▶ [WHAT THE TASK REQUIRES]:
Locate the line with "obj.matrix_world = Matrix.Identity(4)" in the material. Copy that line and each one after it, through the last, exactly and with nothing else.

Records with modeling code:
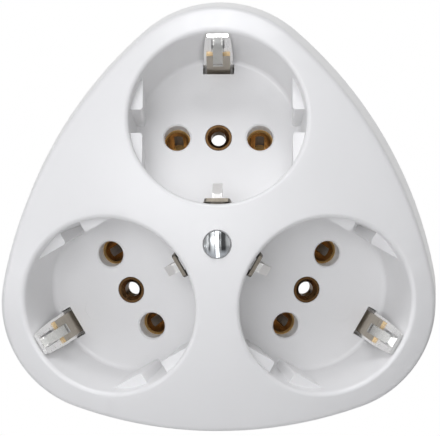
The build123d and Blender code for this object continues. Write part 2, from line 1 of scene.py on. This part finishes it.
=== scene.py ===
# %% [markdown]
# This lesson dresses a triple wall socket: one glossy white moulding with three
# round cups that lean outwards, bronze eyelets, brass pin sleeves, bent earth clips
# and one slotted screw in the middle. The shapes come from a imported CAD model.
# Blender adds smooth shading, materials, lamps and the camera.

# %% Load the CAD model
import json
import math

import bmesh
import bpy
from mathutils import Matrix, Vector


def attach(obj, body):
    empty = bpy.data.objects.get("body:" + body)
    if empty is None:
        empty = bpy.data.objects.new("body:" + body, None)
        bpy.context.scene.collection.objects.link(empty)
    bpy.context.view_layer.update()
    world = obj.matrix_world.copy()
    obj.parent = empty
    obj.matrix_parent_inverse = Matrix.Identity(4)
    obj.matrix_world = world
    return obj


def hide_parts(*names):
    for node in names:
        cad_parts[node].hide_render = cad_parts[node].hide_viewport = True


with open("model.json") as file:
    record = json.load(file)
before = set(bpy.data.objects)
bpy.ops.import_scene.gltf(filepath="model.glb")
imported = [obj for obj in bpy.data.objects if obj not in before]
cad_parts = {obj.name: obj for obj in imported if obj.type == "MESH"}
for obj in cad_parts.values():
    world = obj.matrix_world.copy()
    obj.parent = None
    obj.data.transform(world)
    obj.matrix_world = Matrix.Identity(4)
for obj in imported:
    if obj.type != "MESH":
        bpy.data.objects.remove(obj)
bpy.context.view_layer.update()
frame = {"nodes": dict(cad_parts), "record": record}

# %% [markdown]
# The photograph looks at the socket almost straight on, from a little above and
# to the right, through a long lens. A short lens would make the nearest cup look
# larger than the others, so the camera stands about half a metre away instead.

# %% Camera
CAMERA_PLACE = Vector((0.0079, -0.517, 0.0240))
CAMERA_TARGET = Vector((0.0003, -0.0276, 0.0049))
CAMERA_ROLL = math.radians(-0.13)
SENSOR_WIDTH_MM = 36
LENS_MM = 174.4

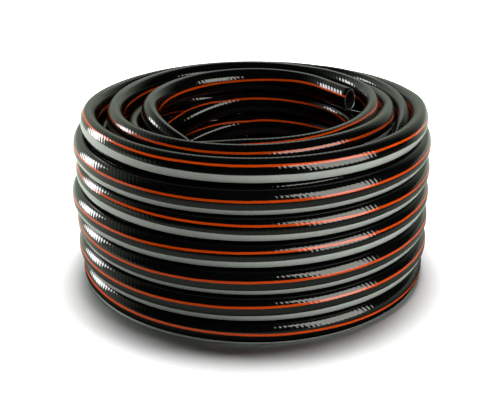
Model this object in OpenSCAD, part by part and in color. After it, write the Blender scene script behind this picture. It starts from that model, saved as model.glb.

▶ [PROBLEM SOLUTION]:
    obj.matrix_world = Matrix.Identity(4)
for obj in imported:
    if obj.type != "MESH":
        bpy.data.objects.remove(obj)
bpy.context.view_layer.update()
frame = {"nodes": dict(cad_parts), "record": record}

# %% [markdown]
# The photograph looks at the socket almost straight on, from a little above and
# to the right, through a long lens. A short lens would make the nearest cup look
# larger than the others, so the camera stands about half a metre away instead.

# %% Camera
CAMERA_PLACE = Vector((0.0079, -0.517, 0.0240))
CAMERA_TARGET = Vector((0.0003, -0.0276, 0.0049))
CAMERA_ROLL = math.radians(-0.13)
SENSOR_WIDTH_MM = 36
LENS_MM = 174.4

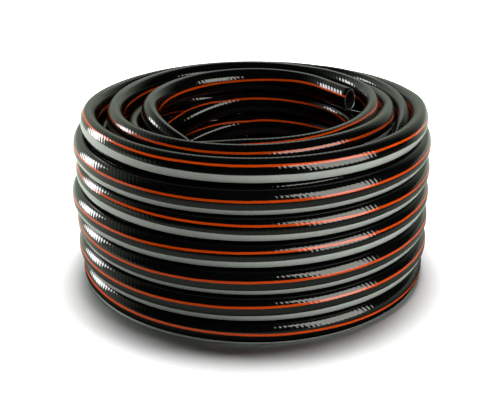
Model this object in OpenSCAD, part by part and in color. After it, write the Blender scene script behind this picture. It starts from that model, saved as model.glb.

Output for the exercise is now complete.